Comment author: MixedNuts 25 July 2011 01:15:33PM 2 points [-]

I'm not describing my beliefs or something, I'm making an attempt at steel manning religionesque beliefs into something that I can actually engage with

What? I suspected you might be doing something like that, so I reread the intro and context three times! You need to make this clearer.

Comment author: shokwave 25 July 2011 01:50:02PM 1 point [-]

whenever someone talks about "souls" they're obviously confused

I believe this, and I might as well explain why. Every concept that legitimately falls under the blanket term "souls" is wrong - and every other term that soul proponents attempt to include (such as consciousness, say) is strictly better described by words that do not carry a bunch of wrong baggage.

To my mind, attempting to talk about the introspective nature of consciousness (which is what I got as the gist of your post) by using the word soul and religious terminology is like trying to discuss the current state of American politics with someone who insists on calling the President "Fuhrer".

Comment author: DSimon 25 July 2011 02:03:30PM 1 point [-]

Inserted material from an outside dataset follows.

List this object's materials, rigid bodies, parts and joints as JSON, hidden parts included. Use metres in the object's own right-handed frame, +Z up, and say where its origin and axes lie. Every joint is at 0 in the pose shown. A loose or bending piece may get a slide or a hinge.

"Steel manning" isn't a term I've heard before, and Googling it yields nothing. I really like it; did you make it up just now?

Comment author: lessdazed 25 July 2011 05:35:52PM *  2 points [-]

I don't like it because I think it obscures the difference between two distinct intellectual duties.

The first is interpreting others in the best possible sense. The second is having the ability to show wrong the best argument that the interlocutor's argument is reminiscent of.

I recently saw someone unable to see the difference between the two. He was a very smart person insistently arguing with Massimo Pigliucci in an argument over theist claims, and was thereby on the wrong side of truth in a disagreement with him when he should have known better. Embarrassing!

Edit: see the comments below and consider that miscommunication can arise among LWers, or at least that verbosity is required to stave it off, as against the simple alternative of labeling these separate things separately and carving reality at its joints.